Lightening the load when it comes to slicing doesn’t require major capital spending. In fact, the return on investment (ROI) can be quick, especially for those medium-sized bakeries with multiple hand-fed reciprocating slicers that run 10 loaves a minute or less.

“They could save on total labor costs by upgrading to an industrial grade slicer/bagger where a single machine could do 40 to 55 loaves per minute,” said Harold Schmidt, equipment applications engineer, Bettendorf Stanford. “This could mean going to one of our band slicers like the Model 40 or BSI 75 or BSI-75B, or if they have a hard-to-slice product, then they could use our industrial grade reciprocating slicer, the RSC. Switching the type of equipment could take a six- or eight-person operation down to a three-person operation that could get the job done in less time than before.”

Matt Wermund, general manager, FoodTools, noted that one operator can run several standalone semi-automatic machines concurrently or supervise a fully automatic inline system that portions a continuous feed of product.

The key, he added, is to choose an automated machine that not only handles a bakery’s current output but has room to grow as the business expands.
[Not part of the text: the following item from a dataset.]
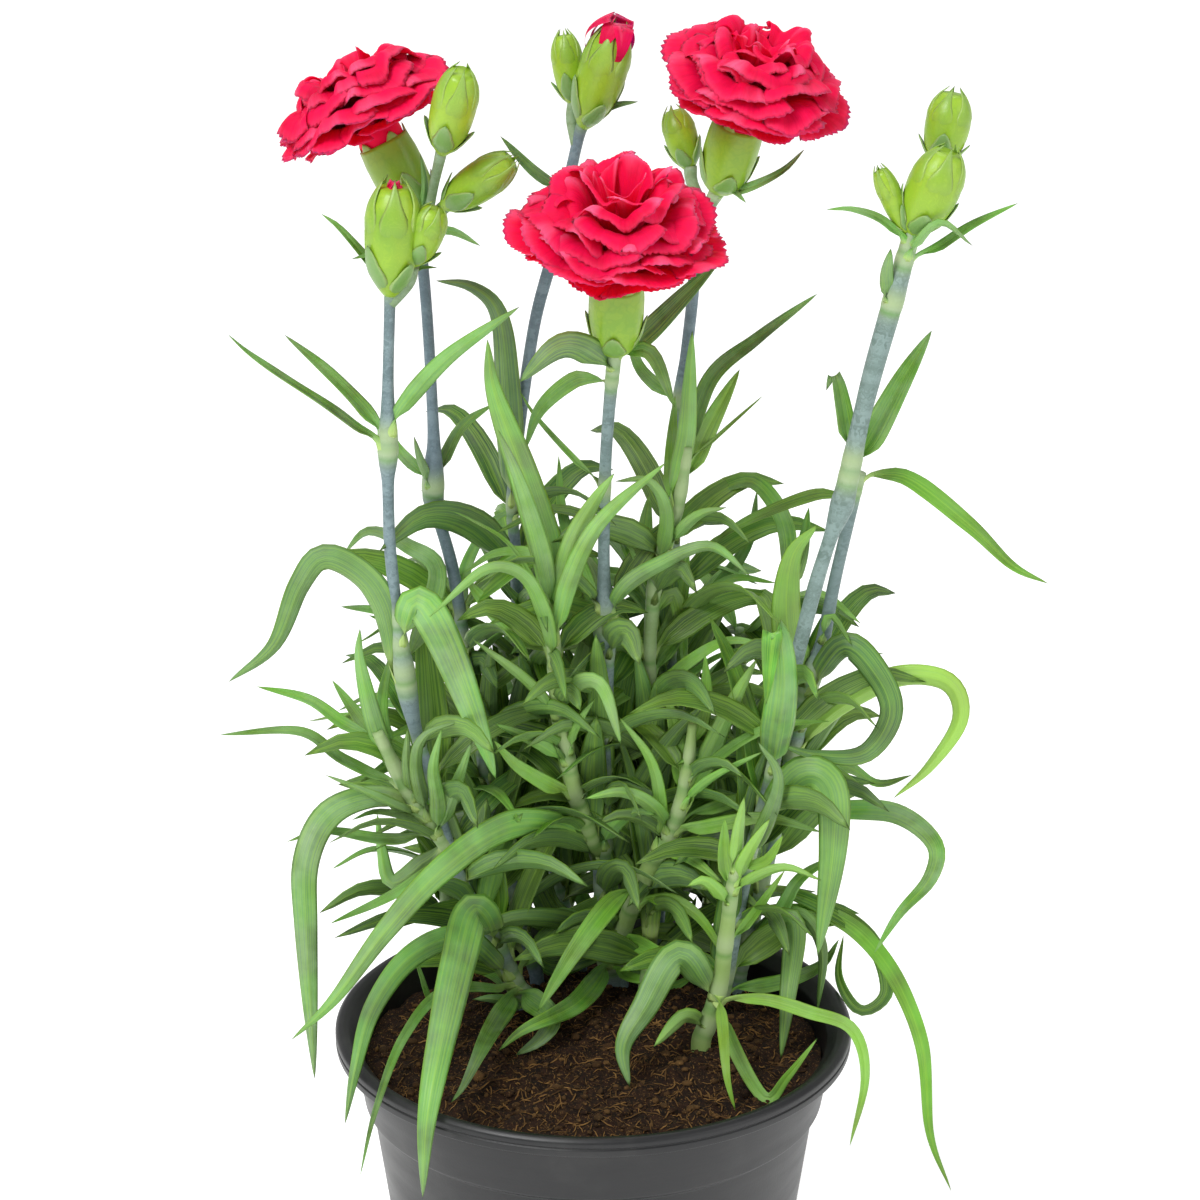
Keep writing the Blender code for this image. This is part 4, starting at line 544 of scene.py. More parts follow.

“We are integrating more conveyor systems in our inline machines to automate onload and offload and efficiently convey the portioned product to downstream processing like packaging machines,” he said.

Sandra Ryan, vice president of operations, Ryan Technology, pointed out a chute-style, tabletop slicer can slice about eight buns per minute while a rotary table slicer cuts 120 buns per minute.

“That means you don’t need as many people slicing, and they can be used to do something else,” she said. “Or it doesn’t take as long to do a run, and you can increase your volume.”